For many, it is appealing indeed. Also known as legal financing, third-party litigation funding allows law firms to finance litigation and legal costs via a third party. The third parties advance money in return for a share of the settlement.
This type of litigation funding is on the rise in the US. Aside from the financing giants that already exist in the marketplace, startups are popping up that allow smaller investors to fund cases that may be traditionally too small for a conventional litigation finance company.
Some Background on Third-Party Litigation Funding
Lawyers are expensive, and this can make access to the legal system challenging for plaintiffs. In the United States, we allow law firms to operate on a contingent fee basis. This means a firm and its client can agree that the firm’s lawyers only get paid if they succeed in achieving financial recovery for their client.
Few individual citizens can afford to fund years of litigation on their own as plaintiffs. These contingent fee arrangements are a way to bridge the financial gap in a way that gives access to the courts.
As it happens, not all countries are as eager as the US to provide access to the courts. Contingent fee arrangements are not allowed in many jurisdictions outside of the US. There are also many jurisdictions that even have systems like “loser-pays”—a rule designed to discourage litigation and encourage settlements by forcing whoever loses a case to pay the other side’s legal fees.
Third-party litigation funding first sprang up outside the US to address the needs of potential plaintiffs who wanted to bring suit but were not wealthy enough to pay their own legal fees.
Like contingent fee arrangements, third-party litigation has been controversial. Historically, there’s been prohibitions on allowing third parties to get involved in a suit for which they do not have a direct interest as a way to prevent frivolous litigation.
These prohibitions include doctrines such as “maintenance” (a disinterested party encouraging litigation) and “champerty” (a form of maintenance where a person not connected to litigation helps maintain litigation in exchange for a share of the settlement).
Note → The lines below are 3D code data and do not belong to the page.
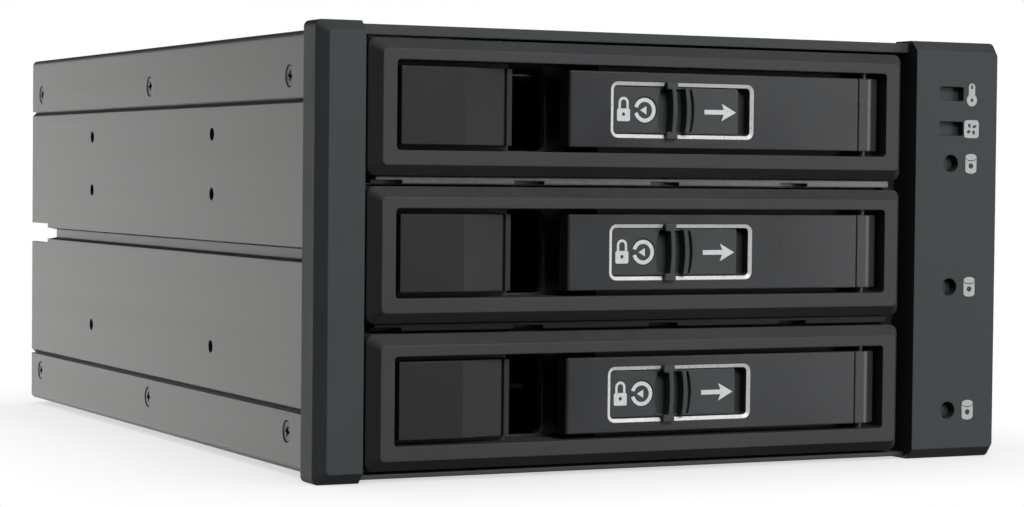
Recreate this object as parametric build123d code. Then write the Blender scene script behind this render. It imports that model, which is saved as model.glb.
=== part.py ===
from build123d import *
import os
from math import cos, radians, sin

# A cage that holds three 3.5-inch drives in two 5.25-inch bays.
# Millimetres: X runs to the right, Y to the rear and Z up. The front faces -Y.

# Cage, driving dimensions
bezel_wide = 148.8
bezel_high = 84.0
bezel_deep = 7.6
body_wide = 146.0
body_high = 81.3
body_deep = 179.5
body_low = 1.2
panel_thick = 1.0
cover_thick = 0.8
cover_bend = 1.2
panel_gap = 0.5
screw_proud = 1.8
past = 1.0
bay_pitch = 42.33

# Trays, driving dimensions
tray_count = 3
tray_pitch = 27.05
tray_low = 1.9
front_wide = 115.8
front_high = 25.1
tray_x = -5.8
drive_wide = 101.6
drive_side_gap = 0.2
arm_thick = 3.2
arm_high = 20.2
arm_long = 150.0
runner_proud = 1.3
slide_gap = 0.4

# Levels that follow from them
front_y = -(bezel_deep + body_deep + screw_proud) / 2
seat_y = front_y + bezel_deep
rear_y = seat_y + body_deep
body_top = body_low + body_high
half_body = body_wide / 2
bay_low = (bezel_high - 2 * bay_pitch) / 2
floor_z = body_low + cover_thick
ceiling_z = body_top - cover_thick

# Mounting holes of the 5.25-inch bay, tapped M3
mount_hole_r = 1.25
mount_collar_r = 2.2
mount_collar_long = 1.0
mount_y = (seat_y + 52.3, seat_y + 131.55)
mount_z = (bay_low + 21.84, bay_low + bay_pitch + 9.91, bay_low + bay_pitch + 21.84)

# Cover screws, countersunk M3
cover_screw_y = (seat_y + 10.5, seat_y + 91.3, seat_y + 171.8)
cover_screw_z = (8.3, 74.3)
screw_head_r = 2.15
screw_shank_r = 1.2
screw_long = 4.0
screw_socket = (0.6, 0.9, 0.4)
tapped_r = 1.25
top_flange_low = 70.2
bottom_flange_high = 12.1

# Guide groove and rear notch for the bay's shelf tabs
groove_z = (39.95, 42.65)
groove_deep = 2.2
notch_z = (39.1, 43.6)
notch_long = 13.0

# Front window of the bezel
window_x = (-65.3, 54.2)
window_z = (1.3, 81.6)
bezel_bevel = 2.0
bezel_right_bevel = 0.6
column_wall = 2.0
rim_back = 3.0
rim_drop = 0.5
column_hollow_z = (3.0, 81.0)
bezel_corner = 1.2
bezel_screw_x = (-69.85, 69.4)
bezel_screw_z = (20.0, 62.0)
bezel_boss_r = 2.4
bezel_screw_r = 1.0

# Indicators in the right column
lamp_x = 62.7
drive_lamp_z = (9.65, 34.6, 59.5)
alarm_lamp_z = (66.5, 73.5)
alarm_window = (5.75, 2.85)
drive_lamp_r = 1.75
lens_recess = 1.6
lens_gap = 0.05
lamp_board_thick = 1.2
lamp_board_x = (57.4, 66.5)
lamp_board_z = (5.0, 79.0)
lamp_chip = (3.0, 0.8, 2.0)

# Guide walls
wall_thick = 1.6
wall_in = drive_wide / 2 + drive_side_gap + arm_thick + runner_proud + slide_gap
wall_left = tray_x - wall_in
wall_right = tray_x + wall_in
ledge_thick = 1.5
runner_high = 2.6
runner_z = 17.0
ledge_start = seat_y + 8.0
ledge_end = seat_y + 150.0
flange_reach = 71.0
ledge_gap = 0.3
end_gap = 0.1
wall_slot_y = (31.0, 67.0, 103.0, 139.0)
wall_slot = (24.0, 5.0)
wall_slot_up = 8.0
divider_thick = 1.3
divider_drop = 0.15
divider_y = (seat_y - 4.0, seat_y + 14.0)
divider_tab_y = (seat_y + 3.0, seat_y + 11.0)
divider_notch_x = (-30.4, -1.3, 27.8)
divider_notch = (6.3, 2.5, 0.65)
divider_end_notch = 5.3
divider_slot_x = (-45.0, -20.0, 5.0, 30.0)
divider_slot = (16.0, 4.0)

# Backplane and what it carries
board_y = (seat_y + 159.5, seat_y + 161.1)
board_half = 69.3
board_air_x = (-48.0, -30.0, -12.0, 6.0, 24.0)
board_air = (15.0, 8.0)
board_air_up = 15.5
socket_x = tray_x + 20.0
socket_wide = 41.6
socket_deep = 8.0
socket_high = 7.0
socket_low = 1.0
socket_slots = ((-7.6, 21.5), (11.6, 11.2))
socket_slot_deep = 6.2
board_screw_x = 67.0
board_screw_z = (12.0, 72.0)
board_screw_r = 1.25
port_x = 20.0
port_pitch = 21.0
port_deep = 10.5
port_outer = (14.4, 6.2)
port_mouth = (10.8, 3.8)
port_tongue = (9.2, 1.2)
inlet_x = 47.0
inlet_up = 18.0
inlet_deep = 12.0
inlet_outer = (9.2, 23.0)
inlet_inner = (6.6, 20.4)
inlet_pin_pitch = 5.08
inlet_pin_r = 1.0
buzzer_x = 33.0
buzzer_r = 4.4
buzzer_deep = 7.5

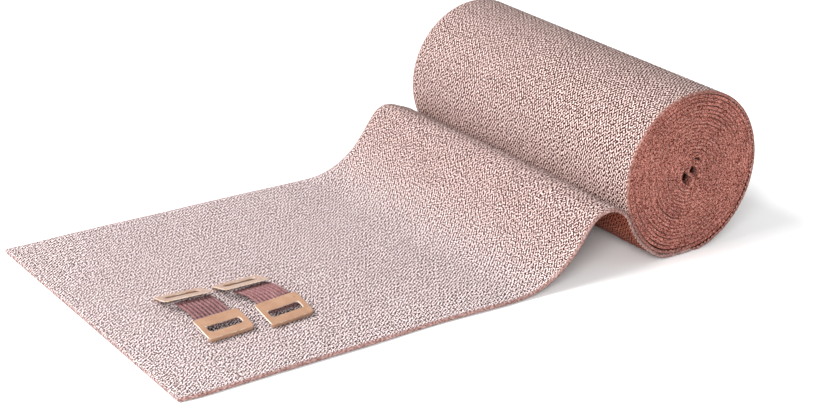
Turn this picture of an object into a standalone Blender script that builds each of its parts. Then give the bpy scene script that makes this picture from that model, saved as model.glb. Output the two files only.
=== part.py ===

These prohibitions were developed as common law in medieval times as a way to protect “coercive litigation by wealthy landowners as a means to obtain more land,” according to this academic paper on the rise of third-party litigation funding. The doctrines against maintenance and champerty attempted to prevent third parties from involving themselves in someone else’s litigation.
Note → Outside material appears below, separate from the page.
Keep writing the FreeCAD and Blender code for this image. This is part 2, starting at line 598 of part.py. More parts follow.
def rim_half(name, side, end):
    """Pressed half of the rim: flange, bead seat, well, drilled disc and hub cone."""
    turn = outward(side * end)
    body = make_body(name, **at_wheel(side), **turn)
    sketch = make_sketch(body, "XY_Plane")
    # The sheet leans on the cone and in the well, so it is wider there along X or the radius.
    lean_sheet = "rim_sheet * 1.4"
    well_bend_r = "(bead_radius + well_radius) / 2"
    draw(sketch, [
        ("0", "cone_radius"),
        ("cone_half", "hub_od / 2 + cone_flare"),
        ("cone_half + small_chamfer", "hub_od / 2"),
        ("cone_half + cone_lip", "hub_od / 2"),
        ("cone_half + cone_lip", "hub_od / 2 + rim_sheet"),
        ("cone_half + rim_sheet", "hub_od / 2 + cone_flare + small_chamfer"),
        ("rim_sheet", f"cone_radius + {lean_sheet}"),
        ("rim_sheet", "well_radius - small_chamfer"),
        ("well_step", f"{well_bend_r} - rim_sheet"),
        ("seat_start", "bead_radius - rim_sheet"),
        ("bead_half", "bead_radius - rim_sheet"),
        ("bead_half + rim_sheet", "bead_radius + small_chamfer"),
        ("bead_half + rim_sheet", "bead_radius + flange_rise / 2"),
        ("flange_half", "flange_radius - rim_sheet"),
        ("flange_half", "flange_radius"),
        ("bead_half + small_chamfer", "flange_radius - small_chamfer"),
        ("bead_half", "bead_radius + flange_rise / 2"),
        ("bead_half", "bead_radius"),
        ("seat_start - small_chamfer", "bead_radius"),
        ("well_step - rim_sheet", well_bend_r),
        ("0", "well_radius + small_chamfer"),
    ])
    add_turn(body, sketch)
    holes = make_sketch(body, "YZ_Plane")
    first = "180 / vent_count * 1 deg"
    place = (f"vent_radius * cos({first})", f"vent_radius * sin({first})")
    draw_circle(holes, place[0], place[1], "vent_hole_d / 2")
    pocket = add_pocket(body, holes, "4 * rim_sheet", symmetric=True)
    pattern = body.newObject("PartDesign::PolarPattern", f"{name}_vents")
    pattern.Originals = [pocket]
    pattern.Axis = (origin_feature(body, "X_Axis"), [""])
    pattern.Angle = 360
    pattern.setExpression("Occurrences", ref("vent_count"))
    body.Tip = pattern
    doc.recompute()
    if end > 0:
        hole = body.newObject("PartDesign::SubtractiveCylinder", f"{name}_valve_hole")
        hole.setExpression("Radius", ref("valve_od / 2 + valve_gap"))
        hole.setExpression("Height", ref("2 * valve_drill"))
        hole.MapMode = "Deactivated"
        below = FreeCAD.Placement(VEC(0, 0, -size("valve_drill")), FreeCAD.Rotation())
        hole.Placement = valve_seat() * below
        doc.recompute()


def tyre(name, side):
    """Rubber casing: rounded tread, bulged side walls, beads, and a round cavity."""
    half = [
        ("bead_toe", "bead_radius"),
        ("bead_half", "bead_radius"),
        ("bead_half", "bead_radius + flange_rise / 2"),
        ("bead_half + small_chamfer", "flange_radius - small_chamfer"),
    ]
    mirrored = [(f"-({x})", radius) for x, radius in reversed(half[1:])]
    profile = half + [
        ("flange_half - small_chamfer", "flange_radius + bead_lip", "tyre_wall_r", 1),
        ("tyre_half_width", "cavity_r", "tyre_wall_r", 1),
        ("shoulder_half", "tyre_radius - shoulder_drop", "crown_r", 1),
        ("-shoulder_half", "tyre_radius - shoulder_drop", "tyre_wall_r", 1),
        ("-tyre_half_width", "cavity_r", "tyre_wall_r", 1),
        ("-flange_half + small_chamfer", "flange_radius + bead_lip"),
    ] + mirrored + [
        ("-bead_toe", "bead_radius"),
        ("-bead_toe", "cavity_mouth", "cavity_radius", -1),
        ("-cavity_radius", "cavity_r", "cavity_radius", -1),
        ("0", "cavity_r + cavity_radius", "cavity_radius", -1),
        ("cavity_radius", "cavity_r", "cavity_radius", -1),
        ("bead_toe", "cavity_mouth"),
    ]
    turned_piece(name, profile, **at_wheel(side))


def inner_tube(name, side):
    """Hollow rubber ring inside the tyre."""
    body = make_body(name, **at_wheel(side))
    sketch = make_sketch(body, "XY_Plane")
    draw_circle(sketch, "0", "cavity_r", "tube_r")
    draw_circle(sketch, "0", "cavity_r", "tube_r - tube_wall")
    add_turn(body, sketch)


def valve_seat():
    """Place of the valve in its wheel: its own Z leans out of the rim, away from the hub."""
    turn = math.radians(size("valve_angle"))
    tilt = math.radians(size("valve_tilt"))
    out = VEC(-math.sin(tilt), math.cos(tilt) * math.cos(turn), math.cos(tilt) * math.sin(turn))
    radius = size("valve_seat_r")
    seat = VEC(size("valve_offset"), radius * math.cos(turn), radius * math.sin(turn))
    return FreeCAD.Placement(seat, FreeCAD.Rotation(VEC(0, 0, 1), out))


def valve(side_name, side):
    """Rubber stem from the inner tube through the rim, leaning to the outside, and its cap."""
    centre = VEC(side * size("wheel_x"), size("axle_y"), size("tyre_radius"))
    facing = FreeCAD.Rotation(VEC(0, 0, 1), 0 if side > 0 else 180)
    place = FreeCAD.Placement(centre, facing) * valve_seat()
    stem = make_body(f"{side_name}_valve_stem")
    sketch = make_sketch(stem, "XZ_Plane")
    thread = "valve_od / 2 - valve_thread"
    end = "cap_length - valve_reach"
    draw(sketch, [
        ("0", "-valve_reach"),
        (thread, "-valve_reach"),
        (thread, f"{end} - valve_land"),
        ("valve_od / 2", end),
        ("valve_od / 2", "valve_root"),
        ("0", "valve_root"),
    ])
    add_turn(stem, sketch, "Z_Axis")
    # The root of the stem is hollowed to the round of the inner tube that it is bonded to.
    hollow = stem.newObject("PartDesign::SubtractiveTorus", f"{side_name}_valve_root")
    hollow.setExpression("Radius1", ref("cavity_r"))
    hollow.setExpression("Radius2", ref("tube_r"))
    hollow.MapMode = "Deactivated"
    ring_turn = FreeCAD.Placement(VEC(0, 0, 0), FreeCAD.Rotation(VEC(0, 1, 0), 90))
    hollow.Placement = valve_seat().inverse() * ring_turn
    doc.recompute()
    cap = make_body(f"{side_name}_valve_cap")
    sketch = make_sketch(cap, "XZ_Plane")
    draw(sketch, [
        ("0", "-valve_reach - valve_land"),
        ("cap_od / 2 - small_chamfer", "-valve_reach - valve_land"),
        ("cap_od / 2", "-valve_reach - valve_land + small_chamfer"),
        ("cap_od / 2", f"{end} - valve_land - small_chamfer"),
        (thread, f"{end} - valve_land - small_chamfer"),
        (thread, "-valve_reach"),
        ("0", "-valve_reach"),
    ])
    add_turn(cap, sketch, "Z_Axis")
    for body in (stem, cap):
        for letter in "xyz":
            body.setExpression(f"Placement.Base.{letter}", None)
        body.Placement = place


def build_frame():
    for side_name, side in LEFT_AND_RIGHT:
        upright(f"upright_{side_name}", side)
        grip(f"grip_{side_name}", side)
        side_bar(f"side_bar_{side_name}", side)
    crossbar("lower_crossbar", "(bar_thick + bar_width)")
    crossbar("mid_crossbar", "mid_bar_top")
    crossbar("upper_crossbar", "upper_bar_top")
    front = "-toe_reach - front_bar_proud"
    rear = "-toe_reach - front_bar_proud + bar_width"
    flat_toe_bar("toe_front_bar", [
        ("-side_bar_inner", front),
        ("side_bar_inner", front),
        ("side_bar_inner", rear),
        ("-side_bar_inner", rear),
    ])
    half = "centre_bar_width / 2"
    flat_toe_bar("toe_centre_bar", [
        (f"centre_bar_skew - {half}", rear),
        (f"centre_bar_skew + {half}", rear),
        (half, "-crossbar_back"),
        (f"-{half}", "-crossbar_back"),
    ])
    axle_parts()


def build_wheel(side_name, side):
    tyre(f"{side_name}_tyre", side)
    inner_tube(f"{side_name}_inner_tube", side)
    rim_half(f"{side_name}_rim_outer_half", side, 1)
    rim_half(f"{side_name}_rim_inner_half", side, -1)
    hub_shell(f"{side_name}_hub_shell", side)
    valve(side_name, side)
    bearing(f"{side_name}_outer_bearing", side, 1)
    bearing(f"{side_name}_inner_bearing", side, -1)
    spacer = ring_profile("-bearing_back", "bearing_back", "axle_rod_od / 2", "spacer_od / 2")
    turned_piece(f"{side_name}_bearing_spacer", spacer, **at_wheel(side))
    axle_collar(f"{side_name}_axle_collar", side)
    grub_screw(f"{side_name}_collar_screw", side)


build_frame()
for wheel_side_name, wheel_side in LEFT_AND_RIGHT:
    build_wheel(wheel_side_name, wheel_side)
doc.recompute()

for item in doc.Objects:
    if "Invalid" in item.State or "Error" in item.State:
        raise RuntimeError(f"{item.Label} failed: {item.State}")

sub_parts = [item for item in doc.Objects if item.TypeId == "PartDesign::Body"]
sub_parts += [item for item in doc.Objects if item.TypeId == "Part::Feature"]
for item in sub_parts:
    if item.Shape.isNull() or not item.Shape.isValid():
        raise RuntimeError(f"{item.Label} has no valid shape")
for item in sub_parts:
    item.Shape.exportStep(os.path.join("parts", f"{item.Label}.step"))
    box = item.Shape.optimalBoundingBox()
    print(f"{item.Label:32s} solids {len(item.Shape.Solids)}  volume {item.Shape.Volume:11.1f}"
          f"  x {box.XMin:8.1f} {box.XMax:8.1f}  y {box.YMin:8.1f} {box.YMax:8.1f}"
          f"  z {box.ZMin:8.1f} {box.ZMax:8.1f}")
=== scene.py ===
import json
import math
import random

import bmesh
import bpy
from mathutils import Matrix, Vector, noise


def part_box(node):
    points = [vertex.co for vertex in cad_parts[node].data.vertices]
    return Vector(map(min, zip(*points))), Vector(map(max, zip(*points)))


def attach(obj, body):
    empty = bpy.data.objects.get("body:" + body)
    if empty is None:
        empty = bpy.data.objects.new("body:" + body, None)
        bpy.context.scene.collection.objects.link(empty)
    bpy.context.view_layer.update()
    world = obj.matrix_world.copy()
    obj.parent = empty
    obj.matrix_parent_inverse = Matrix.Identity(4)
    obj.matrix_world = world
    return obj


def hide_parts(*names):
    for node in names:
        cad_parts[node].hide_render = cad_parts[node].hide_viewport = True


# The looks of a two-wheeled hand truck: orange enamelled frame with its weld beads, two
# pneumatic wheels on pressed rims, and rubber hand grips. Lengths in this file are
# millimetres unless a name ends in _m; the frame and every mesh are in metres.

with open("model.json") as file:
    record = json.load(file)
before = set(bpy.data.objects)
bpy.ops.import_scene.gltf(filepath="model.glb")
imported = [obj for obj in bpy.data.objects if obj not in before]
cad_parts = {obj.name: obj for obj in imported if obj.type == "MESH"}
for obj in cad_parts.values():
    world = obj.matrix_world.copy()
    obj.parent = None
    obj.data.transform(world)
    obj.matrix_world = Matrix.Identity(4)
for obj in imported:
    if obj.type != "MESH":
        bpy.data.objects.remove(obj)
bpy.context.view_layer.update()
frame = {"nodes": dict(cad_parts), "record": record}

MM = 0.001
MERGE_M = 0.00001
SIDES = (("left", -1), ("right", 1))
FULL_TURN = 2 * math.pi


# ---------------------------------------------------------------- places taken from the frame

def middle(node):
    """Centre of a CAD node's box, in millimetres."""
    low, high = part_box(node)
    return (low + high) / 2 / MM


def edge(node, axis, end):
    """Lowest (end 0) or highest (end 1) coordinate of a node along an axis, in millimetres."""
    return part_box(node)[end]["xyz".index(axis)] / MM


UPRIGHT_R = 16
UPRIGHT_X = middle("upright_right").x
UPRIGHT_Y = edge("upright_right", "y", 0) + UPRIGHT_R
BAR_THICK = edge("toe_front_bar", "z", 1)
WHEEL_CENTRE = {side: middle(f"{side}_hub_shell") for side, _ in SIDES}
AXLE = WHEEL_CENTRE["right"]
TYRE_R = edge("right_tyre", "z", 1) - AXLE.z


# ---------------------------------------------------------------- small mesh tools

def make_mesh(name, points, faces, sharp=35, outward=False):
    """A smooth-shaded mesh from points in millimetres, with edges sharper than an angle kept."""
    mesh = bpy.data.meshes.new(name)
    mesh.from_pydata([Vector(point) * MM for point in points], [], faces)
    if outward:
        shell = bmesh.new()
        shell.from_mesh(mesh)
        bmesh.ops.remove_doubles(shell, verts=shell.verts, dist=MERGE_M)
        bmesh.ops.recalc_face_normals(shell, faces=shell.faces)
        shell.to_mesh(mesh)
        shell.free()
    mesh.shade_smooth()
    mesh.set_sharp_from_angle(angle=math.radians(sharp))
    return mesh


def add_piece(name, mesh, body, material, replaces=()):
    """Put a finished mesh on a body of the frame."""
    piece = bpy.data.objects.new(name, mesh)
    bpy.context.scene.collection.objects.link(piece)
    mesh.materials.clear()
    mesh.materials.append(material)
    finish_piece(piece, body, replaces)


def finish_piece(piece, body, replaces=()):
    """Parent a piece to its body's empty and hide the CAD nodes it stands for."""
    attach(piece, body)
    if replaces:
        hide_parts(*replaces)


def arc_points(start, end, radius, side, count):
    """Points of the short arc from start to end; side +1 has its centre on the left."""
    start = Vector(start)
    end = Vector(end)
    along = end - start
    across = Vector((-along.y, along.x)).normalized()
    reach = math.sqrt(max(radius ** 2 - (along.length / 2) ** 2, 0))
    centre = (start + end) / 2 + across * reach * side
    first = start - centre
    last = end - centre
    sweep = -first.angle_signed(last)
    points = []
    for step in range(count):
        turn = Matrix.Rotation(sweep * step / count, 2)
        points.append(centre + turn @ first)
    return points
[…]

The prohibitions were also intended to cut down on people funding litigation in a way that harasses someone else.
Fast-forward to modern times, a famous case of what looks like maintenance was revealed when the world learned that the billionaire Peter Thiel had funded Hulk Hogan’s lawsuit against Gawker.
Some people held the opinion that it should be allowed because in Peter Thiel’s words, Hulk Hogan was just a single-digit millionaire without “effective access to our legal system.”
Today, maintenance and champerty are technically prohibited in some states, like Delaware. Where not prohibited, many states instead have doctrines prohibiting the abuse of process and malicious litigation. But the rules are less than clear, and their application may be uneven.
Enter third-party litigation funding. The reasons for and against it are the same reasons that are articulated for and against maintenance and champerty, as well as contingent fee litigation: suppressing frivolous litigation versus providing access to the courts to parties who could not otherwise afford to pursue their claims.
Delaware Weighs in on Third-Party Litigation Financing
Though maintenance and champerty is prohibited in Delaware, in March 2016, the Delaware Superior Court clarified how to structure third-party litigation finance arrangements in order to avoid maintenance and champerty.
In Charge Injection Technologies, Inc. v. E.I. DuPont de Nemours & Company, the court found that a litigation financing agreement doesn’t necessarily violate the state’s prohibitions against maintenance and champerty.
Charge Injection Technologies (CIT) brought suit against DuPont in 2007 with allegations that DuPont wrongfully used and disclosed CIT’s proprietary technology.
The litigation wore on. It wasn’t until 2012 that CIT sought third-party financing. Learning of this, DuPont questioned whether CIT had involved itself in maintenance and champerty.
Ultimately, DuPont’s motion to compel was denied. The court’s discussion provides a set of guidelines on how to structure third-party litigation financing in a way that does not fall afoul of the prohibitions against maintenance and champerty, including:
- The financing agreement should not assign ownership of the claims to the financier
- The financier should not have any rights to direct or control the litigation
- The plaintiff should retain an unfettered right to settle the litigation at any time for any amount
- Communications relating to litigation financing can be shielded from discovery by the work product doctrine
Will Third-Party Litigation Alter Securities Class Action Suits?
With third-party litigation on the rise, will the landscape for securities class actions change? Maybe. Some have pointed to the recent merger of the two biggest companies in the field as a watershed event.
But maybe not. The plaintiffs’ bar in the US is already robust and well-funded. These firms take on suits based on their assessment of the return they will generate.
There is some chance that third-party litigation firms will overestimate the number of good cases out there, leading to a spike in litigation in the short term.
This will be unfortunate for defendants caught on the spike, but the market will self-correct when third-party financers that fund non-meritorious suits fail to achieve a reasonable ROI on investor funds.
The fact that the market will ultimately self-correct, however, may be cold comfort for companies who get slapped by the invisible hand in the short term.
Or, as the old adage goes: Markets can remain irrational a lot longer than you and I can remain solvent.